We are at risk, because I am paraphrasing after reading most of the transcript yesterday, making some notes, and editing them into a post today while referencing some stuff. Here is that exchange:
It's more accurate to say Alito doesn't worry too much about determining the goodness of the book. Maybe it is good, maybe it is not not good. The concern is whether someone can make a religious objection to it. He thinks that is a pretty obvious, yes. This is a moral formation rather than information.
I agree "inclusivity" in the context of education has a clear progressive meaning. "Civility" I think we should hang on to or fight for. It is possible to be civil while maintaining moral disagreements. Happens all the time here and that's good. The well is poisoned enough that it's reasonable to want to* detach all the goodness terminology from progressive mantras.
The discussions that fly here civilly wouldn't be seen as such in many spaces, certainly school. Even that term carries baggage.
I'm also not sure it matters. "Diversity" may not have had the progressive meaning until it allowed one to discriminate on diversity grounds and now the term has been used as a license so often that invoking it in certain context just screams progressive thing. "Safety" was also ruined when it became useful.
The liberal thesis was that there was some objective grounding to these concepts that people would naturally gravitate towards.

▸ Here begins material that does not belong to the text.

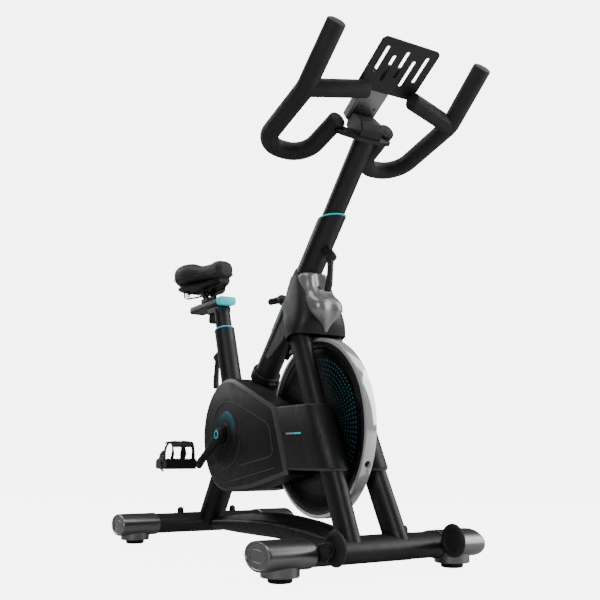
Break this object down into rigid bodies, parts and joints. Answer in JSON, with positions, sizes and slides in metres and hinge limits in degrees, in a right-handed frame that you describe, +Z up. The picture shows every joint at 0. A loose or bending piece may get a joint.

I think we can safely say at this point that the liberal thesis was wrong. "Consensus" is not a fixed, naturally-occuring attractor fit for anchoring a society. Values can drift without apparent limit, and mutually-incompatible value sets are not only possible but are routinely observed in the real world. Attempting to share power between mutually-exclusive value-sets is a fool's errand. The solution is borders; I pursue my values here, you pursue yours over there, and we do our best to leave each other alone. No level of language games is going to provide a sustainable workaround to this simple reality.